Second, the NSA philosophy seems to be that the ends justify the means.  Collect everything – store everything – because maybe it might be useful later. Design bigger storage, create more effective tools, enable faster integrated analysis – infiltrate technology designs, break all cyphers, bug economic conferences and private foreign companies – know everything.

Because if we know everything, we can be safe.

But that’s not true.

We need to know a fraction of what the NSA has collected. However, our physical safety as a nation utterly depends on us getting that fraction of  information early, accurately and completely. Let’s design our surveillance capability around that organizing principle, and not allow technological innovation alone – the ability to find more, store more, penetrate further – to dictate what, how and why we collect information.

There is a clear civil liberties common ground in that approach.
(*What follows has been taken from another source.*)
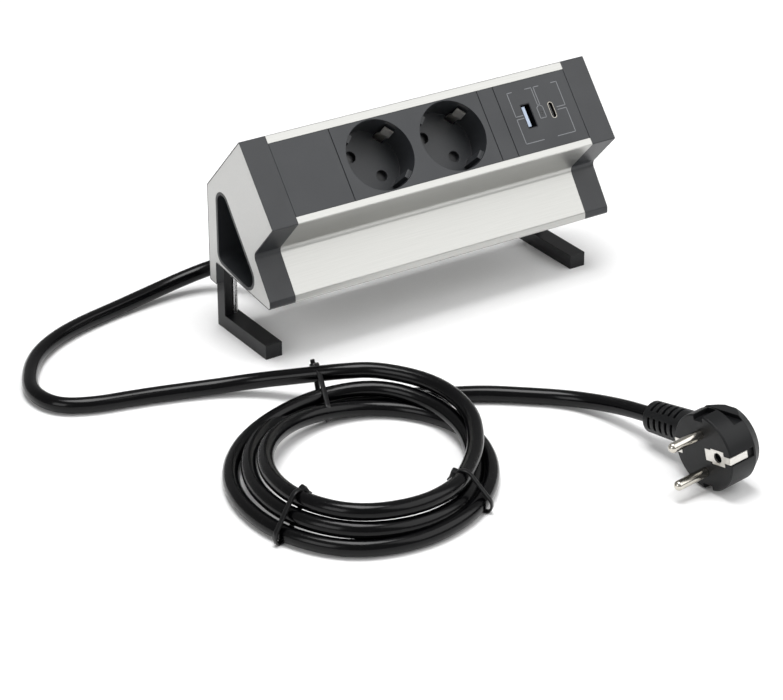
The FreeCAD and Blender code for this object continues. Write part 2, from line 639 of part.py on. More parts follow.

For now, it comes down to this.

The research and preparation of this post took two hours. In that time, I checked out the Al Jazeera site, lots of articles on Edward Snowden and his revelations. I looked up the Patriot Act and the FISA Amendment Act and other laws impacting NSA, as well as some cursor searches on Al Qaeda, and Al Qaeda related plots.

In all likelihood, based on what has been disclosed about NSA in the last six months, my searches and this post have been picked up and stored somewhere in the NSA labyrinth.

Is that ok?

Your answer means a lot to the future of American civil liberties as we currently understand them.